[EXERCISE INSTRUCTIONS] Return only the stretch of the material below that begins with the line containing "obj.parent = empty" and ends with the line containing "imported = [obj", exactly; both of those lines belong to it.
[start]
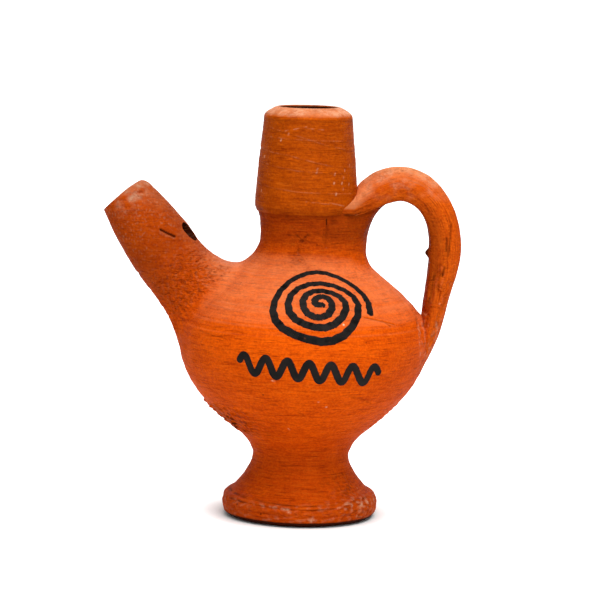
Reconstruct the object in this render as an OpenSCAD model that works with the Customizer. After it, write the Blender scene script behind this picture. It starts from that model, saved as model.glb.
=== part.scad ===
// Small whistle botijo: an unglazed clay jug on a pedestal foot, with a filling
// collar, a loop handle and a spout that whistles when it is blown.
// Millimetres. The origin is the middle of the foot's underside, +Z is up, the
// handle lies toward +X and the spout toward -X.

/* [Foot] */
// Height of the foot, from the table to the edge of the bowl's seat
foot_h = 20.9; // [18:0.1:24]
// Diameter of the rounded rim at its widest
foot_d = 38.4; // [36:0.2:44]
// Diameter of the flat underside that the foot stands on
stand_d = 32.6; // [30:0.2:35]
// Height of the rounded rim
rim_h = 5.8; // [4.8:0.1:6.8]
// Width of the sloping ledge on top of the rim
ledge_w = 2.2; // [1.6:0.1:2.8]
// Diameter of the waist
waist_d = 23.8; // [21:0.2:27]
// Distance of the waist below the bowl's seat
waist_drop = 5.8; // [4.8:0.1:6.8]
// Diameter of the bowl's seat
seat_d = 30.8; // [29:0.2:32]
// Depth of the dish that the bowl sits in
seat_dip = 2; // [1:0.1:3]

/* [Bowl and neck] */
// Diameter of the bowl at its widest
bowl_d = 60.9; // [56:0.1:68]
// Height of the widest part above the seat
belly_h = 22.3; // [20:0.1:27]
// Height from the widest part to the turn of the shoulder
shoulder_h = 18; // [16:0.1:21]
// Diameter at the turn of the shoulder, where the neck begins
shoulder_d = 34; // [32:0.2:37]
// Height from the turn of the shoulder to the collar
neck_h = 14.2; // [13:0.1:17]
// Diameter of the neck at its narrowest
neck_d = 22.2; // [21:0.1:24]
// Distance of the narrowest part of the neck below the collar
throat_drop = 6; // [5:0.1:7]
// Diameter of the neck right under the collar
neck_top_d = 24; // [23.4:0.1:25]
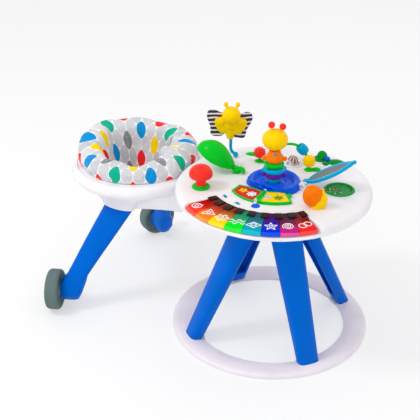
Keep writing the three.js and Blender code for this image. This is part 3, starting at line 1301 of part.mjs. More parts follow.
add('bug_body', shifted(bugBody(), bugX, bugY), 'yellow');
add('bug_wings', shifted(bugWings(), bugX, bugY), 'stripe');
add('mushroom_collar', shifted(mushroomCollar(), mushroom.x, mushroom.y), 'green');
add('mushroom', shifted(mushroomBody(), mushroom.x, mushroom.y), 'red');
add('leaf_stem', leafStem(), 'green');
add('leaf_lid', leafLid(), 'green');
add('mirror_lid', mirrorLid(), 'cyan');
add('lid_mirror', lidMirror(), 'mirror');
add('pond_frame', pondFrame(), 'green');
add('pond_window', pondWindow(), 'clear');
add('snail', snailBody(), 'orange');
add('book_frame', bookFrame(), 'green');
add('book_page', bookPage(), 'green');
add('round_button', roundButton(), 'deepBlue');
add('slide_switch_left', slideSwitch(0), 'cyan');
add('slide_switch_right', slideSwitch(1), 'cyan');
add('red_ball', bumpyBall(redBall), 'red');
add('red_ball_base', ballBase(redBall), 'green');
add('yellow_ball', bumpyBall(yellowBall), 'yellow');
add('yellow_ball_base', ballBase(yellowBall), 'green');
add('arch', archBody(), 'green');
add('arch_bead', archBead(), 'cyan');
add('spinner_mirror', spinnerMirror(), 'mirror');
add('leaf_cluster', leafCluster(), 'green');

export default model;
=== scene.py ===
# Baby activity center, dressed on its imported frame. Metres, +Z up, +X from the seat to the table.
import math

import bpy
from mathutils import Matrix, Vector


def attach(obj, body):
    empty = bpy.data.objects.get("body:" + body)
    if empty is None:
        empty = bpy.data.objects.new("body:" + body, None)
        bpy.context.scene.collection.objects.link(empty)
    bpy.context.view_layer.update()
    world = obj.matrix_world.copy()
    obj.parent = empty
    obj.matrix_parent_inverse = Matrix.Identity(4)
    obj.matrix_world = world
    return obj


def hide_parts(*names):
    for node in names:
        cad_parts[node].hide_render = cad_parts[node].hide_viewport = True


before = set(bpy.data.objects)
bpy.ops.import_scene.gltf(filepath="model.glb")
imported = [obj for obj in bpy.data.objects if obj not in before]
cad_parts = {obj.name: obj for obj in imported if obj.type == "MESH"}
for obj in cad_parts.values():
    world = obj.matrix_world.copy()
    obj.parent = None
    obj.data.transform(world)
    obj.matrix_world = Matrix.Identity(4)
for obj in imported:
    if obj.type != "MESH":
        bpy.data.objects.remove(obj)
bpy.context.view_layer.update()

scene = bpy.context.scene

# Where the frame's main parts stand
TABLE_X = 0.198
TABLE_TURN = math.radians(1.85)
TABLE_TOP = 0.479
DECK = 479.3  # in millimetres: the table's top and the clearance under what stands on it
SEAT_X = -0.289
FRONT = 29.6  # degrees from -Y to the side that the toys face, before the table's own turn
MM = 0.001


# Colours and finishes

def colour(red, green, blue):
    """A colour as seen on the plastic, 0 to 255, as the shader wants it."""
    def curve(value):
        share = value / 255
        return share / 12.92 if share <= 0.04045 else ((share + 0.055) / 1.055) ** 2.4
    return (curve(red), curve(green), curve(blue), 1.0)


def new_finish(name):
    """An empty finish with its main shader: the material, its nodes and the shader."""
    finish = bpy.data.materials.new(name)
    finish.use_nodes = True
    tree = finish.node_tree
    tree.nodes.clear()
    out = tree.nodes.new("ShaderNodeOutputMaterial")
    shader = tree.nodes.new("ShaderNodeBsdfPrincipled")
    tree.links.new(shader.outputs[0], out.inputs["Surface"])
    return finish, tree, shader


def add_node(tree, kind, links=(), **values):
    """A node with its settings and sockets set, and links made into its inputs."""
    made = tree.nodes.new(kind)
    for key, value in values.items():
        if hasattr(made, key):
            setattr(made, key, value)
        else:
            made.inputs[key.replace("_", " ")].default_value = value
    for socket, source in links:
        tree.links.new(source, made.inputs[socket])
    return made


def place_on(tree):
    """A socket with the place on the piece, in metres of the shared frame."""
    return add_node(tree, "ShaderNodeTexCoord").outputs["Object"]


def noise(tree, place, scale, **more):
    """Soft noise over the piece. The greater the scale, the finer it is."""
    return add_node(tree, "ShaderNodeTexNoise", [("Vector", place)], Scale=scale, **more).outputs[0]


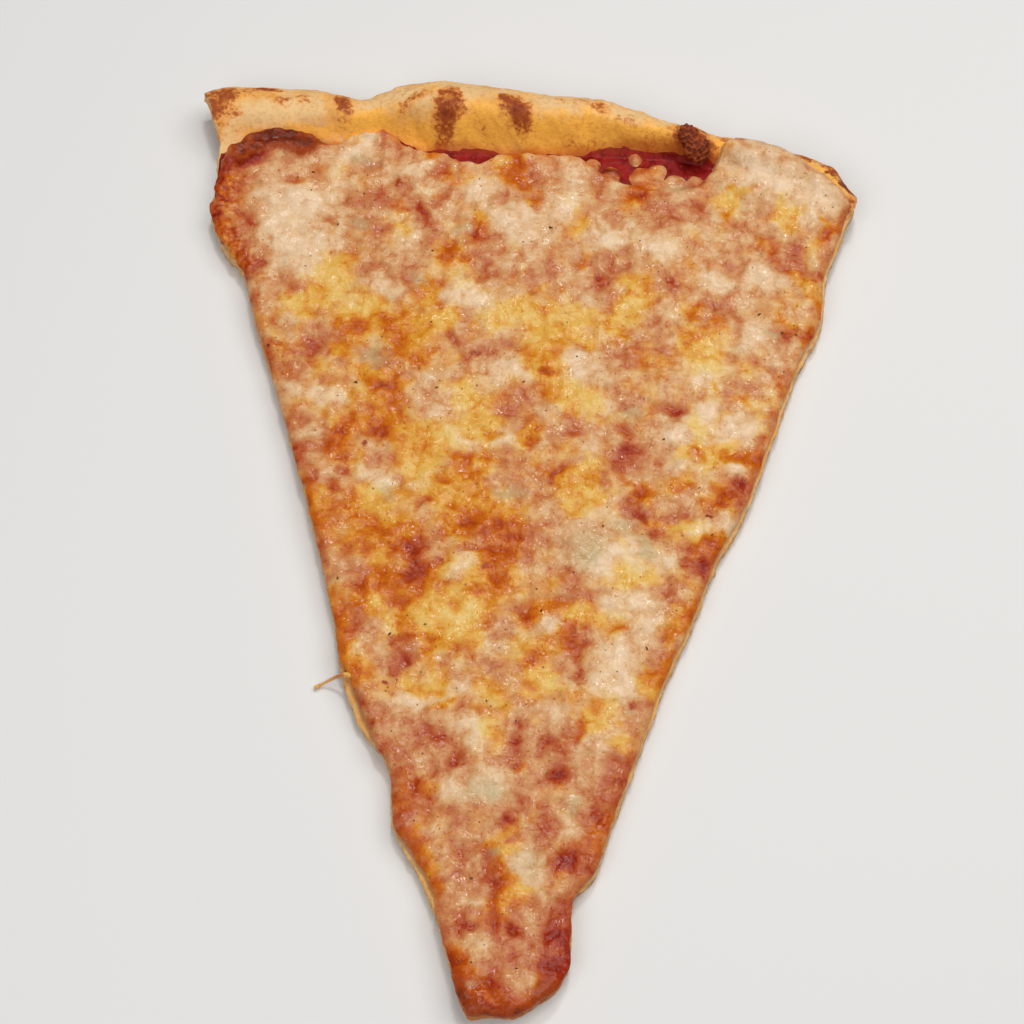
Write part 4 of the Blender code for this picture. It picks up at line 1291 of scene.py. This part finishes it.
def dough_material():
    """Baked dough: floury and pale where it rose, golden, toasted and charred in places."""
    paint = Paint("baked dough")
    fine, medium = paint.grain(0.5, 4), paint.grain(2, 5, 0.6)
    colour = paint.blend(paint.step(paint.grain(6, 4), 0.36, 0.64), CRUST_PALE, CRUST_GOLD)
    colour = paint.blend(paint.step(medium, 0.5, 0.7), colour, CRUST_ORANGE, most=0.5)
    colour = paint.blend(paint.broken("greased", medium, 0.1, 0.9), colour, CRUST_ORANGE)
    colour = paint.blend(paint.broken("pale", medium, 0.25, 0.9), colour, CRUST_PALE)
    colour = toasted(paint, colour)
    soaked = paint.step(paint.swayed(paint.noted("stained"), medium, 0.6), 0.1, 1.0)
    colour = paint.blend(soaked, colour, SOAKED, most=0.85)
    crumb = paint.blend(paint.step(medium, 0.4, 0.65), CRUMB, CRUST_GOLD)
    # Darker dots on the cut crumb: painted shade standing in for its holes
    crumb = paint.blend(paint.step(paint.cells(1.5), 0.34, 0.16), crumb, CRUST_TOAST_AND_HOLE_SHADE, most=0.6)
    colour = paint.blend(paint.noted("crumb"), colour, crumb)
    baked = paint.blend(paint.step(medium, 0.35, 0.65), CRUST_GOLD, CRUST_BROWN)
    colour = paint.blend(paint.noted("under"), colour, baked, most=0.85)
    paint.relief(paint.plus(paint.math("MULTIPLY", fine, 0.5), medium, 1.5), 0.2)
    paint.sheen(paint.plus(0.7, paint.noted("greased"), -0.35), subsurface=0.08, shine=0.25)
    return paint.finish(colour)


def toasted(paint, colour):
    """The colour of the dough, browned in freckles and blotches by the oven's heat."""
    freckles = paint.step(paint.grain(0.7, 3, 0.6), 0.36, 0.64)
    blotches = paint.step(paint.grain(2.2, 5, 0.6), 0.34, 0.66)
    mark = paint.noted("toasted")
    halo = paint.step(paint.swayed(mark, freckles, 0.2), 0.1, 0.6)
    tanned = paint.step(paint.swayed(paint.swayed(mark, blotches, 0.5), freckles, 0.3), 0.15, 0.8)
    browned = paint.swayed(paint.swayed(mark, blotches, 0.35), freckles, 0.45)
    colour = paint.blend(halo, colour, CRUST_TAN, most=0.75)
    colour = paint.blend(tanned, colour, CRUST_TOAST_AND_HOLE_SHADE, most=0.9)
    colour = paint.blend(paint.step(freckles, 0.5, 1.0), colour, CRUST_TOAST_AND_HOLE_SHADE, most=0.22)
    colour = paint.blend(paint.step(browned, 0.36, 1.0), colour, CRUST_BROWN, most=0.95)
    burnt = paint.swayed(paint.swayed(paint.noted("charred"), blotches, 0.25), freckles, 0.4)
    colour = paint.blend(paint.step(burnt, 0.3, 0.8), colour, CRUST_BROWN)
    colour = paint.blend(paint.step(burnt, 0.55, 1.15), colour, CRUST_DARK)
    near = paint.step(browned, -0.6, 0.4)
    pores = paint.math("MULTIPLY", paint.step(paint.cells(1.0), 0.3, 0.1), near)
    return paint.blend(pores, colour, CRUST_BROWN, most=0.2)


HERB_DARK = (0.08, 0.03, 0.01)
HERB_BROWN = (0.18, 0.08, 0.025)


def flake_material():
    """Dry, dull leaves and pepper."""
    paint = Paint("herb flakes")
    mottle = paint.grain(1.5, 3)
    paint.relief(mottle, 0.1)
    paint.sheen(paint.plus(0.7, mottle, 0.2), shine=0.15)
    return paint.finish(paint.blend(paint.step(mottle, 0.4, 0.6), HERB_DARK, HERB_BROWN))


# ---------------------------------------------------------------- the picture


FLOOR_REACH = 3  # in metres, like the other sizes of the picture
FLOOR_DROP = 0.2 * MM
FLOOR_COLOUR = (0.77, 0.765, 0.755, 1)
CAMERA_PLACE = Vector((12.1, -204.05, 462.8)) * MM
CAMERA_TARGET = Vector((1.5, -0.95, 6)) * MM
LENS, SENSOR = 70.3, 36
LAMPS = (  # name, place, size, power, colour
    ("ceiling", (0.52, 0.2, 1.0), 0.8, 6.0, (1, 0.98, 0.95)),
    ("fill", (-0.42, -0.6, 0.9), 0.7, 4.6, (1, 1, 1)),
    ("window", (0.05, 0.52, 1.12), 0.16, 3.6, (1, 1, 1)),
    ("skylight", (0.03, 0.15, 1.15), 0.14, 1.2, (1, 1, 1)),
)
ROOM_COLOUR = (1, 0.99, 0.97, 1)
ROOM_STRENGTH = 0.12


def add_floor():
    """A plain pale floor, just under the slice."""
    mesh = bpy.data.meshes.new("floor")
    level = CAD_BOX[0][2] - FLOOR_DROP
    corners = ((-1, -1), (1, -1), (1, 1), (-1, 1))
    places = [(x * FLOOR_REACH, y * FLOOR_REACH, level) for x, y in corners]
    mesh.from_pydata(places, [], [(0, 1, 2, 3)])
    floor = bpy.data.objects.new("floor", mesh)
    bpy.context.scene.collection.objects.link(floor)
    material = bpy.data.materials.new("floor")
    material.use_nodes = True
    skin = material.node_tree.nodes["Principled BSDF"]
    skin.inputs["Base Color"].default_value = FLOOR_COLOUR
    skin.inputs["Roughness"].default_value = 0.7
    mesh.materials.append(material)


def add_camera():
    """Looks down at the slice from beyond its tip, as the photograph does."""
    data = bpy.data.cameras.new("camera")
    data.sensor_width = SENSOR
    data.lens = LENS
    camera = bpy.data.objects.new("camera", data)
    camera.location = CAMERA_PLACE
    camera.rotation_euler = (CAMERA_TARGET - CAMERA_PLACE).to_track_quat("-Z", "Y").to_euler()
    bpy.context.scene.collection.objects.link(camera)
    bpy.context.scene.camera = camera


def add_lights():
    """Soft square lamps that face the slice, and a dim room."""
    for name, place, size, power, colour in LAMPS:
        data = bpy.data.lights.new(name, "AREA")
        data.size = size
        data.energy = power
        data.color = colour
        lamp = bpy.data.objects.new(name, data)
        lamp.location = place
        lamp.rotation_euler = (-Vector(place)).to_track_quat("-Z", "Y").to_euler()
        bpy.context.scene.collection.objects.link(lamp)
    world = bpy.data.worlds.new("room")
    bpy.context.scene.world = world
    world.use_nodes = True
    background = world.node_tree.nodes["Background"]
    background.inputs["Color"].default_value = ROOM_COLOUR
    background.inputs["Strength"].default_value = ROOM_STRENGTH


def main():
    baked = dough_material()
    add_dough(baked)
    add_bubble(baked)
    add_sauce(sauce_material())
    add_cheese(cheese_material())
    add_flakes()
    add_string()
    add_floor()
    add_camera()
    add_lights()
    bpy.context.scene.view_settings.view_transform = "Standard"


main()
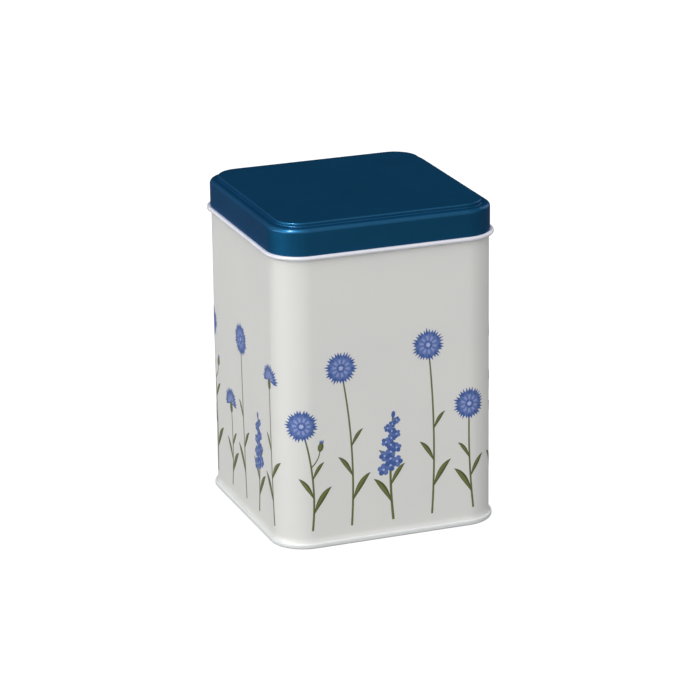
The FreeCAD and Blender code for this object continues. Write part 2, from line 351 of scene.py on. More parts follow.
class SheetSection:
    """Draws the centre line of a bent sheet as a wire, by extruding and spinning its last point."""

    def __init__(self, name: str, plan: RoundedSquare, x: float, z: float, heading: Point) -> None:
        """Put down the first point, where the +X side of the square starts.

        Args:
            name: the new object's name.
            plan: the square that the section is taken round later.
            x: the first point's distance from the axis.
            z: the first point's height.
            heading: unit direction (x, z) of the first straight.
        """
        select_none()
        bpy.ops.mesh.primitive_plane_add(size=MM)
        self.piece = bpy.context.object
        self.piece.name = name
        self.plan = plan
        self.x, self.z = x, z
        self.heading = heading
        edit_all()
        bpy.ops.mesh.select_mode(type="VERT")
        bpy.ops.mesh.merge(type="CENTER")
        bpy.ops.transform.translate(value=(x, -plan.axis, z))

    def straight(self, length: float) -> "SheetSection":
        """Run straight on for a length."""
        step = (self.heading[0] * length, self.heading[1] * length)
        bpy.ops.mesh.extrude_region_move(TRANSFORM_OT_translate={"value": (step[0], 0.0, step[1])})
        self.x, self.z = self.x + step[0], self.z + step[1]
        return self

    def bend(self, radius: float, degrees: float, steps: int = 8) -> "SheetSection":
        """Bend round an arc: positive degrees turn left, seen with +X to the right and +Z up."""
        turn = math.radians(degrees)
        side = math.copysign(1.0, turn)
        centre = (self.x - self.heading[1] * side * radius, self.z + self.heading[0] * side * radius)
        bpy.ops.mesh.spin(steps=steps, angle=turn, center=(centre[0], -self.plan.axis, centre[1]),
                          axis=SPIN_LEFT)
        dx, dz = self.x - centre[0], self.z - centre[1]
        cos, sin = math.cos(turn), math.sin(turn)
        self.x, self.z = centre[0] + dx * cos - dz * sin, centre[1] + dx * sin + dz * cos
        hx, hz = self.heading
        self.heading = (hx * cos - hz * sin, hx * sin + hz * cos)
        return self

    def step(self, run: float, rise: float, radius: float, steps: int = 6) -> "SheetSection":
        """Make a smooth double bend: a level run in or out that also climbs, then level again.

        Args:
            run: how far the sheet travels along its heading over the step.
            rise: how far it moves to its left over the step, negative for its right.
            radius: radius of both bends.
            steps: segments of each bend.
        """
        side = math.copysign(1.0, rise)
        offset = abs(rise)
        reach = math.hypot(run, offset - 2 * radius)
        angle = math.atan2(offset - 2 * radius, run) + math.asin(min(1.0, 2 * radius / reach))
        straight = math.sqrt(max(reach * reach - 4 * radius * radius, 0.0))
        self.bend(radius, math.degrees(angle) * side, steps)
        self.straight(straight)
        self.bend(radius, -math.degrees(angle) * side, steps)
        return self

    def take_round(self, corner_steps: int = 24) -> bpy.types.Object:
        """Take the finished wire once round the square and close the ring.

        Args:
            corner_steps: segments of each upright corner.

        Returns:
            The open sheet's object, in object mode.
        """
        axis = self.plan.axis
        bpy.ops.mesh.select_all(action="SELECT")
        for quarter in range(4):
            turn = quarter * QUARTER_TURN
            along = (-math.sin(turn), math.cos(turn))
            corner = (math.cos(turn) - math.sin(turn), math.sin(turn) + math.cos(turn))
            step = (along[0] * 2 * axis, along[1] * 2 * axis, 0.0)
            bpy.ops.mesh.extrude_region_move(TRANSFORM_OT_translate={"value": step})
            bpy.ops.mesh.spin(steps=corner_steps, angle=QUARTER_TURN, axis=SPIN_ROUND,
                              center=(corner[0] * axis, corner[1] * axis, 0.0))
        bpy.ops.mesh.select_all(action="SELECT")
        bpy.ops.mesh.remove_doubles(threshold=0.001 * MM)
        end_edit()
        return self.piece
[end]
[FULL ANSWER]
    obj.parent = empty
    obj.matrix_parent_inverse = Matrix.Identity(4)
    obj.matrix_world = world
    return obj


def hide_parts(*names):
    for node in names:
        cad_parts[node].hide_render = cad_parts[node].hide_viewport = True


before = set(bpy.data.objects)
bpy.ops.import_scene.gltf(filepath="model.glb")
imported = [obj for obj in bpy.data.objects if obj not in before]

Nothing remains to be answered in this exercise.